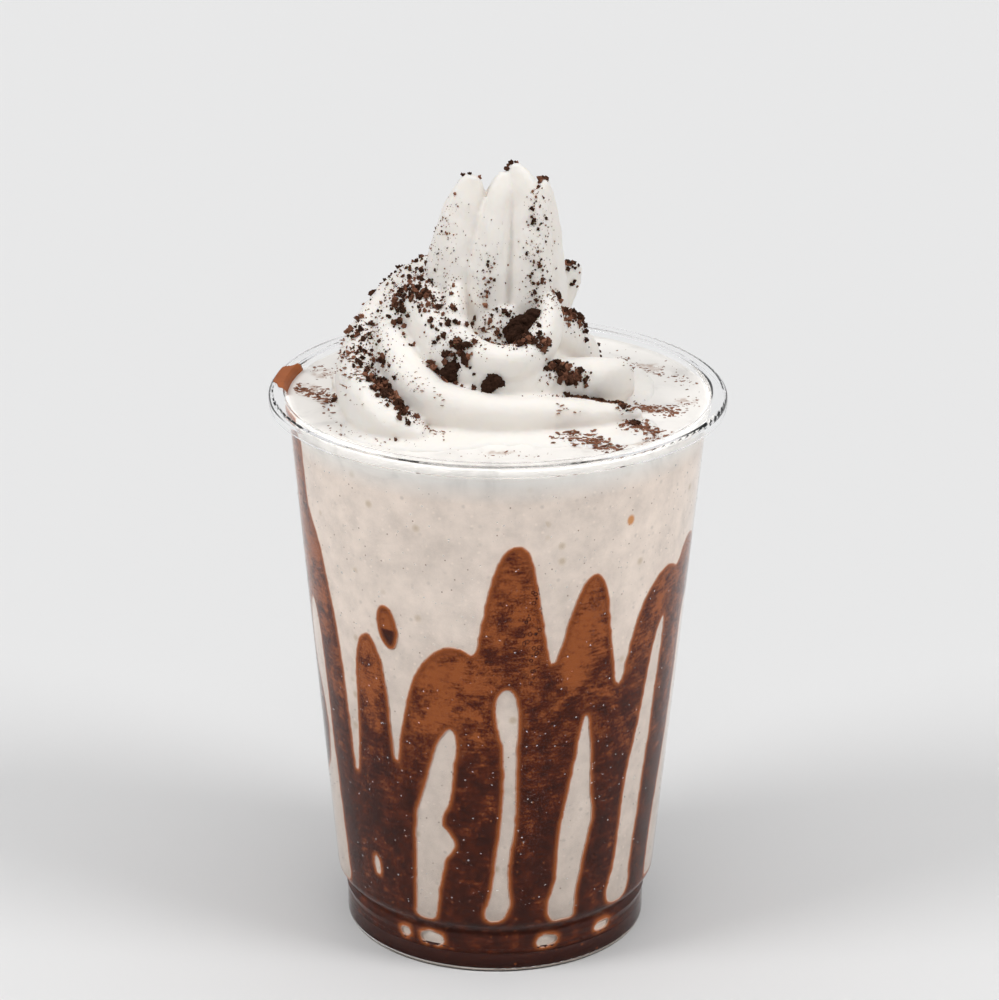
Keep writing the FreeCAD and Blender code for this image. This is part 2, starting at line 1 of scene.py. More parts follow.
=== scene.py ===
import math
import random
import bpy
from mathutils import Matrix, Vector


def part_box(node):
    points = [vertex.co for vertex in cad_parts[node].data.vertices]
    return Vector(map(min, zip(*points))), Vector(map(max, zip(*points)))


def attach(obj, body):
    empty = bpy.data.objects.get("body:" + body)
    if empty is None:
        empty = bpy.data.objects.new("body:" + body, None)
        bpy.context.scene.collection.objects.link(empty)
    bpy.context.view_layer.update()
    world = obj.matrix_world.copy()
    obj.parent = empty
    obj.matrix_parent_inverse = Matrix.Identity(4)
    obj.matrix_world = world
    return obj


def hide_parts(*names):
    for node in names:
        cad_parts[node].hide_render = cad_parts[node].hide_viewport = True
● ● ● ●
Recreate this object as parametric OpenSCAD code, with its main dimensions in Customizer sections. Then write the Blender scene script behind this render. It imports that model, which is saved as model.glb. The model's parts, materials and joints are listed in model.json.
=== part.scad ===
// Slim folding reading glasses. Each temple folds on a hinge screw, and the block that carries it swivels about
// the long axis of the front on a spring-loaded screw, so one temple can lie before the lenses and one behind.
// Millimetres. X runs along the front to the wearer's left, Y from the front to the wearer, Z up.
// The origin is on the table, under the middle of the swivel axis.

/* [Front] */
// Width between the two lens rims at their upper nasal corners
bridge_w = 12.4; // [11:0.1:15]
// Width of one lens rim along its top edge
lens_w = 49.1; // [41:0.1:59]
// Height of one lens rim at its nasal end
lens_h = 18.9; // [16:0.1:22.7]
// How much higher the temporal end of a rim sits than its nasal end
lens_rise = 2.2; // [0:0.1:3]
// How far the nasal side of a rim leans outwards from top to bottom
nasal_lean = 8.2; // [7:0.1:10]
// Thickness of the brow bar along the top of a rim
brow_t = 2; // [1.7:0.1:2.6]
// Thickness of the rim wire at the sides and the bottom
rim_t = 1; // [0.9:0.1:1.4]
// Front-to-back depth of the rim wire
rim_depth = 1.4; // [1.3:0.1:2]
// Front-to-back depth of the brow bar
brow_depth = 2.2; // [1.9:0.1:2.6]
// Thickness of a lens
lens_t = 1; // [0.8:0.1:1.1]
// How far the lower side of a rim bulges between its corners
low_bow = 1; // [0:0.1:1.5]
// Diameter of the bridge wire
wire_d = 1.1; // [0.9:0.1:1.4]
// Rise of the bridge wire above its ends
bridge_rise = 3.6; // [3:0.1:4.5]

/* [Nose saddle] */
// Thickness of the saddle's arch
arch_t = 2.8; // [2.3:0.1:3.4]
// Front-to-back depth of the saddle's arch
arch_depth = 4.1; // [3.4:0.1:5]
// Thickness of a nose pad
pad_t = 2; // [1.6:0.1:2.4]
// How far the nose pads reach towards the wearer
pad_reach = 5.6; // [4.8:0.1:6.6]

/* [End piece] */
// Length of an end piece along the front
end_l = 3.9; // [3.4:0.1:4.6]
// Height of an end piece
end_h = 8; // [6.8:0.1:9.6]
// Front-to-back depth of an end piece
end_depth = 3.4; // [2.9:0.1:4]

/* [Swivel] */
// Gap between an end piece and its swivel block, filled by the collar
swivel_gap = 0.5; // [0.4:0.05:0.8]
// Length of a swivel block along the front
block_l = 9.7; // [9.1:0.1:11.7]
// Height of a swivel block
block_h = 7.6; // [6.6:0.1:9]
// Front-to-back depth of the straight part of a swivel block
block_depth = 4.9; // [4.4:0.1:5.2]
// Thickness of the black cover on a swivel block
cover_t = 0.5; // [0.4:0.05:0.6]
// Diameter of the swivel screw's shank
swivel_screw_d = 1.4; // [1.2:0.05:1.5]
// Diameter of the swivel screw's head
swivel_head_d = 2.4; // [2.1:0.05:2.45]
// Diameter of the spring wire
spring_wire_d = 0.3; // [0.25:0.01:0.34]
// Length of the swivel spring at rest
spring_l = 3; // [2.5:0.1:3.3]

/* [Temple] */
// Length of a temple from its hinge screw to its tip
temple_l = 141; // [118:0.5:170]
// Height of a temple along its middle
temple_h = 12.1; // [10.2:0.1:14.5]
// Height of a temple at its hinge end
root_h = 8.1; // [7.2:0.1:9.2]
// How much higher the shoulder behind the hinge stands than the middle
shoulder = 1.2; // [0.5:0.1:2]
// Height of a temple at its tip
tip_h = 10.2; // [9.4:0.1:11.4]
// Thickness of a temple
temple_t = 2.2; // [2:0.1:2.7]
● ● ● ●
(THE TASK): From the records above, retype only the lines starting at the line that contains "Keep writing the" and ending at the line that contains "cad_parts[node].hide_render = cad_parts[node].hide_viewport", both included.

(EXERCISE RESPONSE):
Keep writing the FreeCAD and Blender code for this image. This is part 2, starting at line 1 of scene.py. More parts follow.
=== scene.py ===
import math
import random
import bpy
from mathutils import Matrix, Vector


def part_box(node):
    points = [vertex.co for vertex in cad_parts[node].data.vertices]
    return Vector(map(min, zip(*points))), Vector(map(max, zip(*points)))


def attach(obj, body):
    empty = bpy.data.objects.get("body:" + body)
    if empty is None:
        empty = bpy.data.objects.new("body:" + body, None)
        bpy.context.scene.collection.objects.link(empty)
    bpy.context.view_layer.update()
    world = obj.matrix_world.copy()
    obj.parent = empty
    obj.matrix_parent_inverse = Matrix.Identity(4)
    obj.matrix_world = world
    return obj


def hide_parts(*names):
    for node in names:
        cad_parts[node].hide_render = cad_parts[node].hide_viewport = True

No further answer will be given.